2025.09.02 バレンズ、車載向け通信半導体を使い捨て内視鏡に 日系メーカーに照準
先月末来日したフリードマン氏は、インタビューで日本市場に期待を寄せた
イスラエルの半導体設計メーカー、バレンズ・セミコンダクター(バレンズ)は、自動車向け通信規格を採用した製品を、医療用内視鏡に展開しようとしている。需要が増す使い捨て型に向け、安全で高画質・低コストという優位性を打ち出す。内視鏡は日本勢が高いシェアを有し、日系メーカーへの影響もありそうだ。
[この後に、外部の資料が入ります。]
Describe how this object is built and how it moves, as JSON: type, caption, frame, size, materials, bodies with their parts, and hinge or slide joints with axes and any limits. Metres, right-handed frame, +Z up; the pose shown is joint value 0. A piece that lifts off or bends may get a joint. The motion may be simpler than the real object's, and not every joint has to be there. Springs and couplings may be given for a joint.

ビジュアルデータを中心とした車載通信向け規格「MIPI A-PHY(A-PHY)」は、バレンズの技術がベースとされ、米IEEE(電気電子技術者協会)が長距離伝送用の標準とする。同社はA-PHY準拠の「VA7000」シリーズを手掛け、これを内視鏡向けにも展開する。
内視鏡はこれまで再利用型が主流だったが、近年、感染症リスクなどから使い捨て型への移行が進んでいる。そこで重要になるのは、性能を保証した上でコストを低減する取り組み。低解像度のものは既に普及しているが、バレンズは高画質の使い捨て内視鏡への貢献を狙う。
VA7000はノイズキャンセリング機能やエラー訂正機能により、安定的に伝送できる。映像品質にも優れ、「4K」レベルの画質でフレームレートは60fps。標準規格としてカメラメーカーなどの関連各社がA-PHYに対応した開発を進めており、エコシステムを活用した低コスト化も見込める。送信機は小型・低消費電力と使い捨て型に最適化した。
同社のシニアバイスプレジデント兼クロスインダストリー・ビジネスユニット責任者のギリ・フリードマン氏は「A-PHYは元々車載向けだが、課題は医療分野でも同じ。いかにノイズを排除して明確な画像を常に送るかが重要」と語る。
オリンパス、富士フイルム、HOYAの子会社ペンタックス・メディカル(東京都昭島市)は、内視鏡で世界市場をけん引する。バレンズは、こうした日系メーカーがVA7000シリーズを採用し競争力を強化する展開に期待を寄せる。フリードマン氏は「日本は内視鏡市場のリーダー的存在。だからこそ、使い捨て型への移行は必要不可欠」と強調した。